Aujourd’hui, 60 % de son salaire équivalent à 51 000 $ brut. On doit conserver ce montant en tête, car il représente la réalité qu’on connaît. À la veille d’accrocher son tablier, Étienne gagnera plus de 151 000 $ de revenu d’emploi en raison d’une croissance annuelle des salaires de 3,1 %. Il devra donc viser 91 000 $ de revenus retraite, indexés de 2,1 % par la suite pour encaisser l’inflation. À 65 ans, ça donne 93 005 $. Attention aux illusions, ce sont des dollars du futur dévalués au rythme de 2,1 % par année.

On a estimé rétrospectivement le taux d’économie REER à 6 % du salaire brut. En maintenant ce rythme, Étienne disposera d’un peu plus de 425 000 $ d’épargne à 65 ans en dollars de 2043, aidé par des rendements nets de 4 %.

À la première année de sa retraite, voici comment se composeront ses revenus de 93 005 $ :

RRQ : 35 285 $; PSV : 12 565 $; REER/FERR : 45 155 $.

À ce rythme-là, Étienne aura épuisé son bas de laine durant sa 75e année. L’année suivante, alors qu’il devrait compter sur des revenus de 116 895 $ (en dollars d’un futur plus lointain), il touchera seulement 61 720 $. La chute est brutale, c’est comme si ses revenus bruts passaient aujourd’hui de 51 000 $ à 27 030 $.

On peut tester avec d’autres hypothèses. Si j’applique un taux d’épargne REER de 18% à partir d’aujourd’hui (cotisation de 15 000 $ en 2023), en maintenant un taux de rendement à 4%, Étienne pourra tenir son train de vie jusqu’à 87 ans. En maintenant l’épargne à 6%, mais en haussant le rendement à 6%, quel résultat obtient-on? Étienne est bon jusqu’à 81 ans, mais un tel rendement nécessite une forte pondération en actions, donc une prise de risque accru et bien des angoisses! Cette donnée montre aussi l’impact que peuvent avoir des frais de gestion élevés sur la durée de son épargne.

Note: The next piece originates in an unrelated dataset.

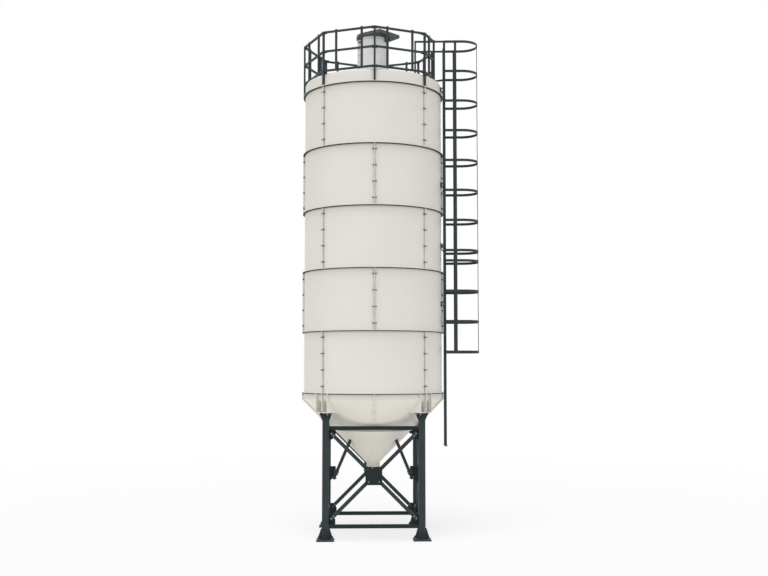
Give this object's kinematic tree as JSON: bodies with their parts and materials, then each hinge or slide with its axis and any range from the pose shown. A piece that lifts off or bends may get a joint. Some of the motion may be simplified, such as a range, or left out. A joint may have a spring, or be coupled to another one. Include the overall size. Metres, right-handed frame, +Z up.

Le chiffre magique, c’est donc 18 %. Cela représente le taux maximum de cotisation REER. Si Étienne avait démarré à ce rythme, il se serait retrouvé avec quelque 300 000 $ de REER à 45 ans. En continuant sur cette voie, il aurait pu toucher à partir de 65 ans l’équivalent de 70 % (et non 60 %) de ses revenus de travail, et ce jusqu’à 90 ans.

Quand on ne profite d’aucun fonds de pension, c’est le taux qu’il faut viser.